El Torpedo

Hay un veterano de Chamorga que no oye bien, pero habla alto y claro y se enfada con la rapidez del galgo. Debe ser a causa de la velocidad con la que suelta la rabia por la que no hay boina que le aguante en la cabeza. Yo lo conocí así, destocado, hace dos o tres semanas, cuando tomaba el fresco en una bancada anexa a la parte exterior del bar de ese barrio alto de Anaga. Fui hasta allí para preguntar por la calidad del transporte público y no sé cómo acabé anotando en la libreta las medidas del torpedo que ese hidalgo mandaría como regalo a la clase política. Mientras envolvía semejante obsequio y le hacía lazo y todo, yo lo escuchaba esputar esa ira entrañable que caracteriza a los mayores a los que no se les puede entrar con un perfumado y enchaquetado apretón de manos y salir indemne. Se quejaba amargamente del mal estado de las carreteras de la zona y del desaire del Ayun- tamiento, del Cabildo y de todo dios. Perro viejo, hablaba indiferente al rebatimiento. En cuanto a mí, ni me atreví a dudar. Momentos antes yo misma había pulverizado un caramelo al primer golpe de bache, así que no había nada que objetar. Sólo dar gracias porque no hubiera sido mi lengua.
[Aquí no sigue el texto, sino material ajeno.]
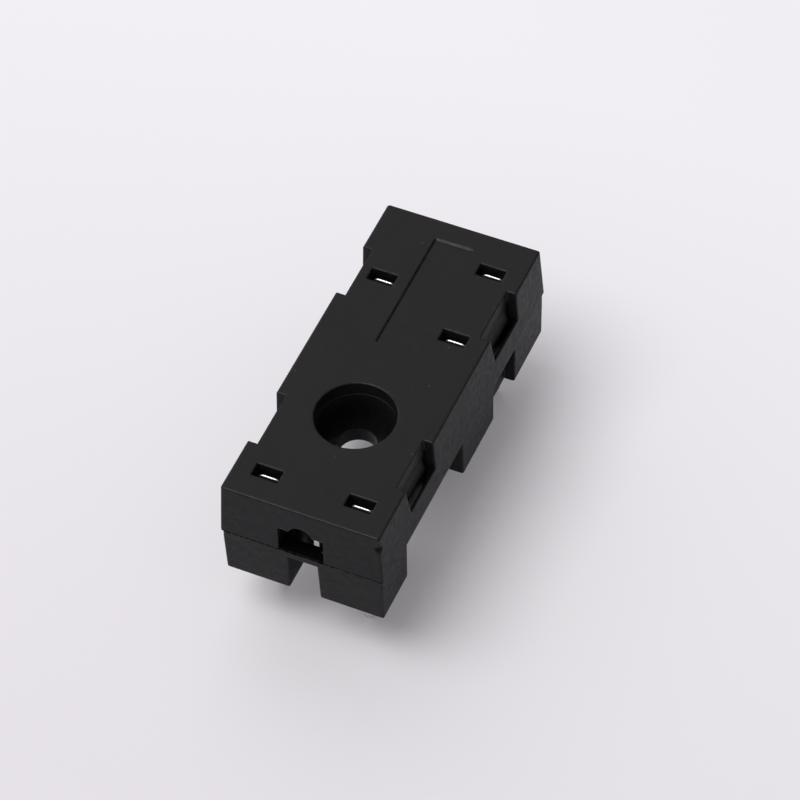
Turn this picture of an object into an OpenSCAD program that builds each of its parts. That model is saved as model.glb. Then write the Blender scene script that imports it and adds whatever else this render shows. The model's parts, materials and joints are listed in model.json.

Sin meter baza en el monólogo, recogí sus quebrantos a bolígrafo, marqué los tramos de asfalto estropeado, los accidentes que se ven venir y los que pasaron, y cerré el cuaderno. No había mucho más que decir ni que preguntar. Son problemas que vienen de lejos, olvidados por los magníficos gestores de por aquí, problemas casi indelebles, como los estigmas de la carne o los huecos del ánimo. Pasados los días, distraída en otros cortejos, ya casi me había olvidado del fiel escudero de Chamorga cuando ayer me enteré de que los pueblos de Anaga han pedido al Ayuntamiento que les abarate el impuesto de rodaje porque los rotos de las carreteras estropean neumáticos, revientan ruedas, dañan amortiguadores e impiden el libre acceso a ciertas zonas. Yo me apunto a esta cadena de justicia, como un eslabón más del macizo verde, engranada y encajada en los lamentos de aquel hombre que conocí en el preciso momento que imaginaba un torpedo sobrevolando el monte.